How many children might the refuge have helped save over the life of this operation?
"Over 10,000 children," said Lee. "It's only a few hundred each year. It's not that big, I don't think."
And yet it's monumental. Dr. Lee effectively raises these kids from the ashes: Housing them, educating them, and feeding them, all for free.
Lee found her calling in the darkest of places after a tip-off about a young prostitute who was sent to meet a man named Angelo Buono, one-half of the murderous duo now infamous as the "Hillside Stranglers."
"I called the police, they had me in the police station, and they wouldn't send a car because they said she was just a whore," said Lee. "She turned out to be Hillside Strangler victim number 11."
The girl's rape and murder sent Lee on a personal rampage. She advertised her home phone number on television and asked children in need to call her.
"My home phone was the hotline for strip club owners, organized crime, pornographers. It took me right into the underground," said Lee.
"One young lady told me when she came in, she was in the shower and was just crying and crying, 'This is my home. I have a home now,'" said Lee.

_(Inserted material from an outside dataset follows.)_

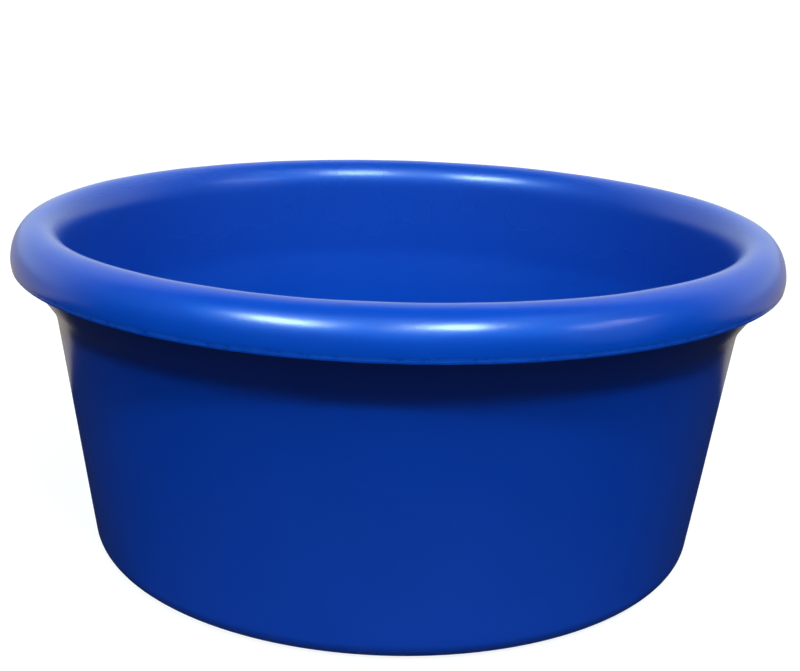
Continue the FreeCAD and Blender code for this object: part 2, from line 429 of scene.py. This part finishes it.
def pigment(tree, coordinates, dark, light, inside, mouth):
    """Cloudy colour outside, one shared colour inside, and a painted sheen that makes it paler at the
    mouth.
    """
    cloud = speckle(tree, coordinates.outputs["Object"], *CLOUD)
    both = mixed(tree, inside, mixed(tree, cloud, dark, light), INNER_BLUE)
    # Painted sheen: the inside turns paler towards the mouth.
    return mixed(tree, mouth, both, MOUTH_SHEEN_BLUE)


def edge_wear_and_sheen(tree, coordinates, height, edge_z, reach):
    """Patchy mask, 0 to 1, close to the height of an edge: rubbing at the foot, painted sheen at the
    lip.
    """
    away = node(tree, "ShaderNodeMath", {0: height, 1: edge_z}, operation="SUBTRACT").outputs[0]
    gap = node(tree, "ShaderNodeMath", {0: away}, operation="ABSOLUTE").outputs[0]
    patches = ramp(tree, speckle(tree, coordinates.outputs["Object"], *PATCH), *WEAR_PATCHES)
    return times(tree, ramp(tree, gap, 0.0, reach, 1.0, 0.0), patches)


def surface(tree, place):
    """Normal with fine upright draw marks, orange peel and a broad swell."""
    upright = node(tree, "ShaderNodeMapping", {"Vector": place, "Scale": UPRIGHT_STRETCH})
    normal = None
    for texture, depth in (
        (speckle(tree, upright.outputs["Vector"], *DRAW_MARKS), DRAW_MARK_DEPTH),
        (speckle(tree, place, *ORANGE_PEEL), ORANGE_PEEL_DEPTH),
        (speckle(tree, place, *SWELL), SWELL_DEPTH),
    ):
        settings = {"Strength": 1.0, "Distance": depth, "Height": texture}
        if normal:
            settings["Normal"] = normal
        normal = node(tree, "ShaderNodeBump", settings).outputs["Normal"]
    return normal


def plastic(name, dark, light, roughness, edge_z, reach):
    """Glossy moulded polyethylene: cloudy pigment, orange peel, scuffing, a painted sheen inside at
    the mouth, and a paler band near one height (rubbing at the foot, painted sheen at the lip).
    """
    material = bpy.data.materials.new(name)
    material.use_nodes = True
    tree = material.node_tree
    shader = tree.nodes["Principled BSDF"]
    coordinates = tree.nodes.new("ShaderNodeTexCoord")
    place = coordinates.outputs["Object"]

    height = node(tree, "ShaderNodeSeparateXYZ", {"Vector": place}).outputs["Z"]
    inside = facing_inward(tree, coordinates)
    # Mask of the painted sheen inside at the mouth. It also makes the gloss rougher there.
    mouth = times(tree, inside, ramp(tree, height, *TOWARDS_MOUTH))
    outside = ramp(tree, inside, *NOT_INSIDE)
    # Mask of rubbing at the foot and of a painted sheen just above the lip's cut edge.
    wear_and_sheen = times(tree, outside, edge_wear_and_sheen(tree, coordinates, height, edge_z, reach))
    colour = pigment(tree, coordinates, dark, light, inside, mouth)
    # Paler blue where that mask is: rubbing at the foot, painted sheen at the lip.
    rubbed_and_sheen_colour = mixed(tree, times(tree, wear_and_sheen, WORN_AND_SHEEN_SHARE), colour, WORN_AND_SHEEN_BLUE)
    tree.links.new(rubbed_and_sheen_colour, shader.inputs["Base Color"])

    haze = ramp(tree, speckle(tree, place, *GLOSS), 0.25, 0.75, roughness - HAZE, roughness + HAZE)
    for scuffing in (times(tree, wear_and_sheen, WORN_ROUGHER), times(tree, mouth, MOUTH_ROUGHER)):
        haze = node(tree, "ShaderNodeMath", {0: haze, 1: scuffing}, operation="ADD").outputs[0]
    tree.links.new(haze, shader.inputs["Roughness"])
    tree.links.new(surface(tree, place), shader.inputs["Normal"])
    shader.inputs["IOR"].default_value = PLASTIC_IOR
    return material


def studio_material():
    """Plain matt studio paper, nearly white and evenly lit."""
    material = bpy.data.materials.new("studio_paper")
    material.use_nodes = True
    shader = material.node_tree.nodes["Principled BSDF"]
    shader.inputs["Base Color"].default_value = PAPER_GREY
    shader.inputs["Roughness"].default_value = 1
    shader.inputs["Specular IOR Level"].default_value = 0
    shader.inputs["Emission Color"].default_value = (1, 1, 1, 1)
    shader.inputs["Emission Strength"].default_value = PAPER_GLOW
    return material


# ---------------------------------------------------------------- the tub

def make_piece(name, profile, closed, shift, around, material, cad_node):
    """One turned piece that stands for a CAD node and rides on the root body."""
    piece = turn_mesh(name, profile, closed, shift, around)
    crease(piece, CREASE_ANGLE)
    piece.data.materials.append(material)
    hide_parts(cad_node)
    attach(piece, "root")


SHELL_BLUE = plastic(
    "shell_blue", SHELL_DARK, SHELL_LIGHT, SHELL_ROUGHNESS, FOOT_WEAR_Z, FOOT_WEAR_REACH,
)
# The rim's paler band just above the lip's cut edge is a painted sheen.
RIM_BLUE = plastic(
    "rim_blue", RIM_DARK, RIM_LIGHT, RIM_ROUGHNESS, LIP_SHEEN_AND_WEAR_Z, LIP_SHEEN_AND_WEAR_REACH,
)
make_piece(
    "tub_shell_moulding", shell_profile(), False, shell_shift, SHELL_AROUND, SHELL_BLUE,
    "tub_shell",
)
make_piece(
    "rim_bead_moulding", bead_profile(), True, bead_shift, BEAD_AROUND, RIM_BLUE,
    "rim_bead",
)


# ---------------------------------------------------------------- stage

# The studio's floor, the cove that turns it up into a wall, and its mesh.
STUDIO_FLOOR_R = 7
STUDIO_COVE_R = 3
STUDIO_WALL_TOP = 8
STUDIO_STEP = 1
STUDIO_ARC_STEPS = 24
STUDIO_AROUND = 96

# The bright floor: where it starts at the tub's two sides, where it ends, and its height.
CARD_NEAR_LEFT = 0.32
CARD_NEAR_RIGHT = 0.35
CARD_FAR = 9.0
CARD_HALF = 9.0
CARD_Z = MM
CARD_CREAM = (1, 0.9, 0.75, 1)
CARD_GLOW = 0.55
BLACK = (0, 0, 0, 1)

PAPER_GREY = (0.22, 0.22, 0.22, 1)
PAPER_GLOW = 0.88

# The light off the floor in front of the tub: its oval, its power, and its place.
BOUNCE_WIDE = 0.7
BOUNCE_DEEP = 0.35
BOUNCE_WATTS = 0.13
BOUNCE_AT = (0, -0.33, 0.2 * MM)

# Colours of the lamps.
COOL = (0.64, 0.95, 1.0)
AZURE = (0.0, 0.35, 1.0)
PALE = (0.8, 0.85, 1)
SKY = (0.4, 0.63, 1)

# How the room's light changes with the direction looked in: start, finish, low, high.
WALL_BEHIND = (-0.05, 0.55, 0.0, 0.95)
WALL_TOP = (0.7, 0.95, 1.0, 0.15)
WALL_FOOT = (-0.1, 0.04, 0.01, 1.0)
CEILING_AHEAD = (-0.1, 0.1, 0.45, 0.0)
CEILING_LOW = (0.0, 0.45, 0.0, 1.0)
CEILING_HIGH = (0.7, 0.9, 1.0, 0.3)
FRONT_TO_BACK = (-0.1, 0.1, 0.0, 1.0)
ROOM_GLOW = 0.012
FRONT_BLUE = (0.25, 0.7, 1.0, 1)
BACK_WHITE = (0.86, 0.98, 1.0, 1)

# The camera: lens and sensor in millimetres, place in metres, turns in degrees.
LENS = 59.84
SENSOR = 36
CLIP_END = 200
CAMERA_AT = (0, -1.2187, 0.5409)
PITCH = -16.15
YAW = -0.15
ROLL = 1.69


def make_studio():
    """Pale floor that curves up into a wall all round. The tub shades it but isn't lit by it."""
    wall_r = STUDIO_FLOOR_R + STUDIO_COVE_R
    profile = rounded([
        (Vector((0, 0)), 0),
        (Vector((wall_r, 0)), STUDIO_COVE_R),
        (Vector((wall_r, STUDIO_WALL_TOP)), 0),
    ], STUDIO_STEP, STUDIO_ARC_STEPS)
    studio = turn_mesh("studio", profile, False, lambda angle, point: point, STUDIO_AROUND)
    studio.data.materials.append(studio_material())
    studio.visible_diffuse = False
    studio.visible_glossy = False
    studio.visible_shadow = False


def make_floor_card():
    """Bright floor behind the tub, a little nearer on the left, seen only as a reflection in it."""
    middle = (CARD_NEAR_LEFT + CARD_NEAR_RIGHT) / 2
    slope = (CARD_NEAR_RIGHT - CARD_NEAR_LEFT) / (2 * RIM_R)
    corners = [
        (-CARD_HALF, middle - slope * CARD_HALF, CARD_Z),
        (CARD_HALF, middle + slope * CARD_HALF, CARD_Z),
        (CARD_HALF, CARD_FAR, CARD_Z),
        (-CARD_HALF, CARD_FAR, CARD_Z),
    ]
    mesh = bpy.data.meshes.new("floor_behind")
    mesh.from_pydata(corners, [], [(0, 1, 2, 3)])
    card = bpy.data.objects.new("floor_behind", mesh)
    bpy.context.scene.collection.objects.link(card)
    material = bpy.data.materials.new("floor_behind_glow")
    material.use_nodes = True
    shader = material.node_tree.nodes["Principled BSDF"]
    shader.inputs["Base Color"].default_value = BLACK
    shader.inputs["Specular IOR Level"].default_value = 0
    shader.inputs["Emission Color"].default_value = CARD_CREAM
    shader.inputs["Emission Strength"].default_value = CARD_GLOW
    mesh.materials.append(material)
    card.visible_camera = False
    card.visible_diffuse = False
    card.visible_shadow = False


def make_light(name, azimuth, elevation, spread, strength, colour=(1, 1, 1)):
    """Far soft lamp. Azimuth 0 is behind the tub (+Y), positive to the right; angles in degrees."""
    a = math.radians(azimuth)
    e = math.radians(elevation)
    out = Vector((math.sin(a) * math.cos(e), math.cos(a) * math.cos(e), math.sin(e)))
    data = bpy.data.lights.new(name, "SUN")
    data.angle = math.radians(spread)
    data.energy = strength
    data.color = colour
    lamp = bpy.data.objects.new(name, data)
    lamp.rotation_mode = "QUATERNION"
    lamp.rotation_quaternion = out.to_track_quat("Z", "Y")
    bpy.context.scene.collection.objects.link(lamp)
    return lamp


def make_wash(*settings):
    """Far lamp that lights the plastic without showing as a highlight."""
    make_light(*settings).visible_glossy = False


def make_shine(*settings):
    """Far lamp that only shows as a highlight."""
    make_light(*settings).visible_diffuse = False


def make_floor_bounce():
    """Light that the floor just in front of the tub throws back up at its wall."""
    data = bpy.data.lights.new("floor_bounce", "AREA")
    data.shape = "ELLIPSE"
    data.size = BOUNCE_WIDE
    data.size_y = BOUNCE_DEEP
    data.energy = BOUNCE_WATTS
    lamp = bpy.data.objects.new("floor_bounce", data)
    lamp.location = BOUNCE_AT
    lamp.rotation_euler = (math.pi, 0, 0)
    lamp.visible_camera = False
    lamp.visible_glossy = False
    bpy.context.scene.collection.objects.link(lamp)


def make_world():
    """Room around the tub: a bright wall behind it, a dim bluish ceiling in front, dark below."""
    world = bpy.data.worlds.new("room")
    bpy.context.scene.world = world
    world.use_nodes = True
    tree = world.node_tree
    tree.nodes.clear()
    way = node(tree, "ShaderNodeSeparateXYZ", {
        "Vector": tree.nodes.new("ShaderNodeTexCoord").outputs["Generated"],
    })
    back = way.outputs["Y"]
    up = way.outputs["Z"]
    wall = times(tree, ramp(tree, back, *WALL_BEHIND), ramp(tree, up, *WALL_TOP))
    wall = times(tree, wall, ramp(tree, up, *WALL_FOOT))
    ceiling = times(tree, ramp(tree, back, *CEILING_AHEAD), ramp(tree, up, *CEILING_LOW))
    ceiling = times(tree, ceiling, ramp(tree, up, *CEILING_HIGH))
    both = node(tree, "ShaderNodeMath", {0: wall, 1: ceiling}, operation="ADD")
    glow = node(tree, "ShaderNodeMath", {0: both.outputs[0], 1: ROOM_GLOW}, operation="ADD")
    colour = mixed(tree, ramp(tree, back, *FRONT_TO_BACK), FRONT_BLUE, BACK_WHITE)
    sky = node(tree, "ShaderNodeBackground", {"Color": colour, "Strength": glow.outputs[0]})
    node(tree, "ShaderNodeOutputWorld", {"Surface": sky.outputs["Background"]})


def make_camera():
    """Camera in front of the tub, a little above it, looking down, with a slight roll."""
    data = bpy.data.cameras.new("camera")
    data.lens = LENS
    data.sensor_width = SENSOR
    data.clip_end = CLIP_END
    camera = bpy.data.objects.new("camera", data)
    bpy.context.scene.collection.objects.link(camera)
    turn = (
        Matrix.Rotation(math.radians(YAW), 4, "Z")
        @ Matrix.Rotation(math.pi / 2 + math.radians(PITCH), 4, "X")
        @ Matrix.Rotation(math.radians(ROLL), 4, "Z")
    )
    camera.matrix_world = Matrix.Translation(CAMERA_AT) @ turn
    bpy.context.scene.camera = camera


make_studio()
make_world()
make_floor_card()

# Each lamp's azimuth, elevation, spread, strength and colour.
make_wash("ceiling_right", 163, 49, 5, 1.15, COOL)
make_wash("ceiling_right_glow", 165, 54, 30, 0.6, COOL)
make_wash("ceiling_left", -155, 49, 5, 0.95, COOL)
make_wash("ceiling_left_glow", -158, 54, 30, 0.35, COOL)
make_wash("side_right", 115, 50, 30, 0.45)
make_wash("floor_glow", 180, -30, 90, 0.02)
make_shine("right_shine_one", 155.5, 44, 8, 0.95, COOL)
make_shine("right_shine_two", 166, 44, 8, 0.95, COOL)
make_shine("left_shine_one", -137.5, 40, 8, 1.15, COOL)
make_shine("left_shine_two", -148.5, 40, 8, 1.15, COOL)
make_shine("middle_shine", 178, 38, 14, 0.12, COOL)
make_shine("side_shine_one", 110, 27, 7, 0.12, PALE)
make_shine("side_shine_two", 121, 27, 7, 0.12, PALE)
make_shine("side_sheen", 119, 12, 30, 0.17, SKY)
make_shine("azure_left", -140, 40, 44, 1.2, AZURE)
make_shine("azure_middle", 180, 40, 44, 1.2, AZURE)
make_shine("azure_right", 140, 40, 44, 1.2, AZURE)
make_floor_bounce()
make_camera()
bpy.context.scene.view_settings.view_transform = "Standard"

Tiffany cries too when she remembers what she went through to get here.
"I still think about it every day," said Tiffany. "I think about different faces every day."
The faces of the monsters who stole her youth.
"Consistent sex all night long," said Tiffany. "I cried, I begged them to stop, and it was like, 'Oh no, just a little bit more.' I was 14."
Often the girls are branded with vulgar tattoos: Dollar signs, or the names of their pimps -- kids reduced to barbaric billboards.
"The man who tattooed his name on the side of 50 girls' faces right here in Los Angeles County -- no one held them down like cattle and branded them against their will," said Lee. "For the first time in their lives, someone claimed them."
It's precisely that inhumanity that worries Dr. Lee the most.
"They're considered, 'This is what you were made for,'" said Lee.
Her alumni have gone on to work as teachers, police officers, lawyers, even at Homeland Security.
"It's great, it's like bringing back a childhood you haven't had," said Carly, one of the residents.